──────── DATA BLOCK ────────
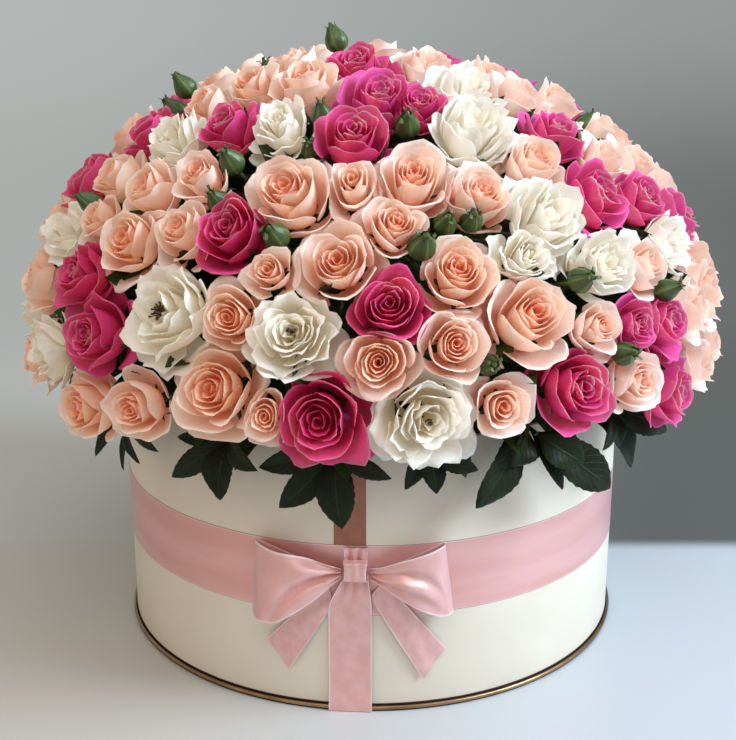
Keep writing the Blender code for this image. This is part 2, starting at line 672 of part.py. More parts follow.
def make_liner_and_foam(leaders, leaf_azimuths):
    outer = (BOX_RADIUS - WALL) * cos(pi / BOX_STEPS) - GAP
    inner = outer - LINER_WALL
    low = WALL + GAP
    turned_solid("liner", ((0, low), (outer, low), (outer, LINER_TOP), (inner, LINER_TOP),
                           (inner, low + LINER_WALL), (0, low + LINER_WALL)),
                 FOAM_STEPS, "liner_plastic")
    wide = inner - GAP
    outline = [(0, low + LINER_WALL + GAP), (wide, low + LINER_WALL + GAP), (wide, FOAM_SHOULDER)]
    start = np.arcsin((FOAM_SHOULDER - HEART[2]) / (DOME_RISE * FOAM_SHARE))
    for angle in np.linspace(start, pi / 2, 5)[:-1]:
        outline.append((DOME_RADIUS * FOAM_SHARE * cos(angle),
                        HEART[2] + DOME_RISE * FOAM_SHARE * sin(angle)))
    outline.append((0, HEART[2] + DOME_RISE * FOAM_SHARE))
    foam = turned_solid("foam", outline, FOAM_STEPS, "foam")
    holes = bpy.data.collections.new("stem_holes")
    bpy.context.scene.collection.children.link(holes)
    stretches = [(leader.at(ROOT_SHARE - HOLE_DEEPER), leader.at(FOAM_SHARE + HOLE_PAST), leader.side)
                 for leader in leaders]
    for azimuth in leaf_azimuths:
        root, fork = leaf_stem(azimuth)
        along = unit(fork - root)
        stretches.append((root + along * LEAF_HOLE[0], root + along * LEAF_HOLE[1], UP))
    for foot, mouth, side in stretches:
        cutter = stem_solid(foot, mouth, STEM_HOLE, side, "foam")
        bpy.context.scene.collection.objects.unlink(cutter)
        holes.objects.link(cutter)
    bore = foam.modifiers.new("stem_holes", "BOOLEAN")
    bore.operation = "DIFFERENCE"
    bore.operand_type = "COLLECTION"
    bore.collection = holes
    bpy.context.view_layer.objects.active = foam
    bpy.ops.object.modifier_apply(modifier=bore.name)
    for cutter in list(holes.objects):
        bpy.data.objects.remove(cutter)
    bpy.data.collections.remove(holes)


# The ribbons. Each lies on the round wall, so a place is a distance along the wall from the
# middle of the front, a height, and how far out from the wall its inner face is


def wall_point(x, z, out):
    return on_cylinder(np.degrees(x / BOX_RADIUS), BOX_RADIUS + out, z)


def ribbon_solid(name, stations, columns, finish):
    """A strip through stations of two edge points, each given as x, z and stand-off, split
    across its width so that it follows the round wall."""
    rings = []
    for edge_a, edge_b in stations:
        across = [np.array(edge_a) + (np.array(edge_b) - edge_a) * k / columns
                  for k in range(columns + 1)]
        ring = [wall_point(x, z, out) for x, z, out in across]
        ring += [wall_point(x, z, out + RIBBON) for x, z, out in reversed(across)]
        rings.append(ring)
    points, faces = skinned(rings)
    return facing_out(from_points(name, points, faces, finish))


def make_band():
    inside = BOX_RADIUS + GAP
    turned("ribbon_band", ((inside, BAND_LOW), (inside + RIBBON, BAND_LOW),
                           (inside + RIBBON, BAND_HIGH), (inside, BAND_HIGH)), BOX_STEPS, "satin")


def upright_strip(name, width, heights, finish):
    """A strip up the front, through heights that each have a stand-off."""
    left, right = STRIP_X - width / 2, STRIP_X + width / 2
    stations = [((left, z, out), (right, z, out)) for z, out in heights]
    ribbon_solid(name, stations, STRIP_COLUMNS, finish)


def make_strips():
    upright_strip("ribbon_riser", RISER_WIDTH, ((BAND_HIGH + GAP, GAP), (RISER_TOP, GAP)),
                  "taupe_satin")
    over_band = GAP + RIBBON + GAP
    over_trim = TRIM_RADIUS - BOX_RADIUS + GAP
    upright_strip("ribbon_drop", DROP_WIDTH,
                  ((DROP_FOOT, over_trim), (DROP_CLEARS_TRIM, over_trim), DROP_SETTLES,
                   (DROP_MEETS_BAND, over_band), (DROP_TOP, over_band)), "satin")


LOOP_BACK = 0.0028
LOOP_PATHS = {
    "bow_loop_left": ((-0.0161, 0.104, 0.0955, 0.0060), (-0.028, 0.107, 0.0900, 0.0090),
                      (-0.045, 0.111, 0.0790, 0.0125), (-0.060, 0.114, 0.0660, 0.0125),
                      (-0.071, 0.1135, 0.0655, 0.0095), (-0.0725, 0.113, 0.0660, 0.0065),
                      (-0.070, 0.112, 0.0670, LOOP_BACK), (-0.055, 0.110, 0.0740, LOOP_BACK),
                      (-0.035, 0.107, 0.0860, LOOP_BACK), (-0.0161, 0.104, 0.0955, 0.0036)),
    "bow_loop_right": ((-0.0015, 0.104, 0.0955, 0.0060), (0.010, 0.107, 0.0900, 0.0085),
                       (0.026, 0.112, 0.0800, 0.0120), (0.040, 0.116, 0.0720, 0.0120),
                       (0.049, 0.1155, 0.0710, 0.0095), (0.0505, 0.115, 0.0705, 0.0065),
                       (0.048, 0.114, 0.0715, LOOP_BACK), (0.034, 0.111, 0.0770, LOOP_BACK),
                       (0.016, 0.107, 0.0870, LOOP_BACK), (-0.0015, 0.104, 0.0955, 0.0036)),
}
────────
_WHAT IS ASKED_
Your task is to reproduce the whole listing exactly.

_RESPONSE TO THIS EXERCISE_
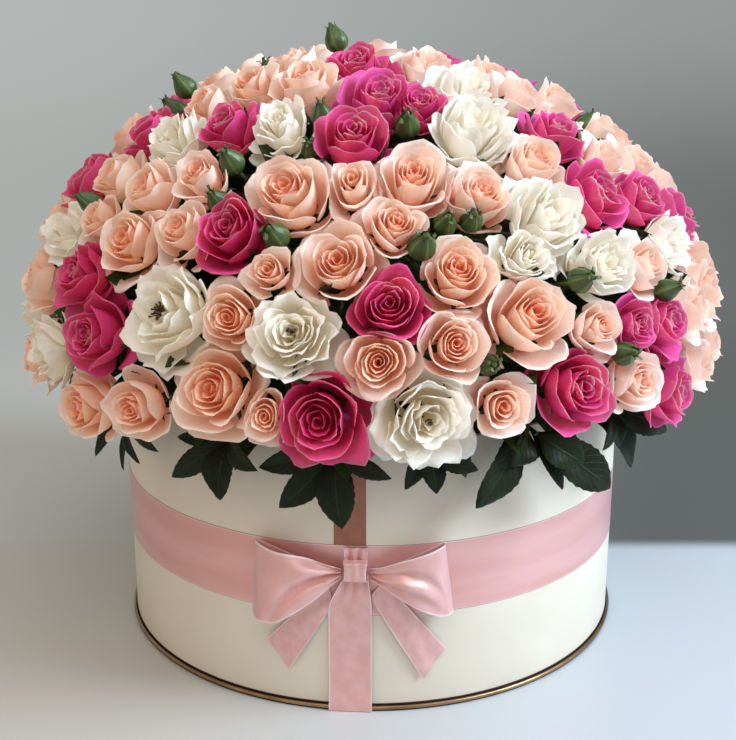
Keep writing the Blender code for this image. This is part 2, starting at line 672 of part.py. More parts follow.
def make_liner_and_foam(leaders, leaf_azimuths):
    outer = (BOX_RADIUS - WALL) * cos(pi / BOX_STEPS) - GAP
    inner = outer - LINER_WALL
    low = WALL + GAP
    turned_solid("liner", ((0, low), (outer, low), (outer, LINER_TOP), (inner, LINER_TOP),
                           (inner, low + LINER_WALL), (0, low + LINER_WALL)),
                 FOAM_STEPS, "liner_plastic")
    wide = inner - GAP
    outline = [(0, low + LINER_WALL + GAP), (wide, low + LINER_WALL + GAP), (wide, FOAM_SHOULDER)]
    start = np.arcsin((FOAM_SHOULDER - HEART[2]) / (DOME_RISE * FOAM_SHARE))
    for angle in np.linspace(start, pi / 2, 5)[:-1]:
        outline.append((DOME_RADIUS * FOAM_SHARE * cos(angle),
                        HEART[2] + DOME_RISE * FOAM_SHARE * sin(angle)))
    outline.append((0, HEART[2] + DOME_RISE * FOAM_SHARE))
    foam = turned_solid("foam", outline, FOAM_STEPS, "foam")
    holes = bpy.data.collections.new("stem_holes")
    bpy.context.scene.collection.children.link(holes)
    stretches = [(leader.at(ROOT_SHARE - HOLE_DEEPER), leader.at(FOAM_SHARE + HOLE_PAST), leader.side)
                 for leader in leaders]
    for azimuth in leaf_azimuths:
        root, fork = leaf_stem(azimuth)
        along = unit(fork - root)
        stretches.append((root + along * LEAF_HOLE[0], root + along * LEAF_HOLE[1], UP))
    for foot, mouth, side in stretches:
        cutter = stem_solid(foot, mouth, STEM_HOLE, side, "foam")
        bpy.context.scene.collection.objects.unlink(cutter)
        holes.objects.link(cutter)
    bore = foam.modifiers.new("stem_holes", "BOOLEAN")
    bore.operation = "DIFFERENCE"
    bore.operand_type = "COLLECTION"
    bore.collection = holes
    bpy.context.view_layer.objects.active = foam
    bpy.ops.object.modifier_apply(modifier=bore.name)
    for cutter in list(holes.objects):
        bpy.data.objects.remove(cutter)
    bpy.data.collections.remove(holes)


# The ribbons. Each lies on the round wall, so a place is a distance along the wall from the
# middle of the front, a height, and how far out from the wall its inner face is


def wall_point(x, z, out):
    return on_cylinder(np.degrees(x / BOX_RADIUS), BOX_RADIUS + out, z)


def ribbon_solid(name, stations, columns, finish):
    """A strip through stations of two edge points, each given as x, z and stand-off, split
    across its width so that it follows the round wall."""
    rings = []
    for edge_a, edge_b in stations:
        across = [np.array(edge_a) + (np.array(edge_b) - edge_a) * k / columns
                  for k in range(columns + 1)]
        ring = [wall_point(x, z, out) for x, z, out in across]
        ring += [wall_point(x, z, out + RIBBON) for x, z, out in reversed(across)]
        rings.append(ring)
    points, faces = skinned(rings)
    return facing_out(from_points(name, points, faces, finish))


def make_band():
    inside = BOX_RADIUS + GAP
    turned("ribbon_band", ((inside, BAND_LOW), (inside + RIBBON, BAND_LOW),
                           (inside + RIBBON, BAND_HIGH), (inside, BAND_HIGH)), BOX_STEPS, "satin")


def upright_strip(name, width, heights, finish):
    """A strip up the front, through heights that each have a stand-off."""
    left, right = STRIP_X - width / 2, STRIP_X + width / 2
    stations = [((left, z, out), (right, z, out)) for z, out in heights]
    ribbon_solid(name, stations, STRIP_COLUMNS, finish)


def make_strips():
    upright_strip("ribbon_riser", RISER_WIDTH, ((BAND_HIGH + GAP, GAP), (RISER_TOP, GAP)),
                  "taupe_satin")
    over_band = GAP + RIBBON + GAP
    over_trim = TRIM_RADIUS - BOX_RADIUS + GAP
    upright_strip("ribbon_drop", DROP_WIDTH,
                  ((DROP_FOOT, over_trim), (DROP_CLEARS_TRIM, over_trim), DROP_SETTLES,
                   (DROP_MEETS_BAND, over_band), (DROP_TOP, over_band)), "satin")


LOOP_BACK = 0.0028
LOOP_PATHS = {
    "bow_loop_left": ((-0.0161, 0.104, 0.0955, 0.0060), (-0.028, 0.107, 0.0900, 0.0090),
                      (-0.045, 0.111, 0.0790, 0.0125), (-0.060, 0.114, 0.0660, 0.0125),
                      (-0.071, 0.1135, 0.0655, 0.0095), (-0.0725, 0.113, 0.0660, 0.0065),
                      (-0.070, 0.112, 0.0670, LOOP_BACK), (-0.055, 0.110, 0.0740, LOOP_BACK),
                      (-0.035, 0.107, 0.0860, LOOP_BACK), (-0.0161, 0.104, 0.0955, 0.0036)),
    "bow_loop_right": ((-0.0015, 0.104, 0.0955, 0.0060), (0.010, 0.107, 0.0900, 0.0085),
                       (0.026, 0.112, 0.0800, 0.0120), (0.040, 0.116, 0.0720, 0.0120),
                       (0.049, 0.1155, 0.0710, 0.0095), (0.0505, 0.115, 0.0705, 0.0065),
                       (0.048, 0.114, 0.0715, LOOP_BACK), (0.034, 0.111, 0.0770, LOOP_BACK),
                       (0.016, 0.107, 0.0870, LOOP_BACK), (-0.0015, 0.104, 0.0955, 0.0036)),
}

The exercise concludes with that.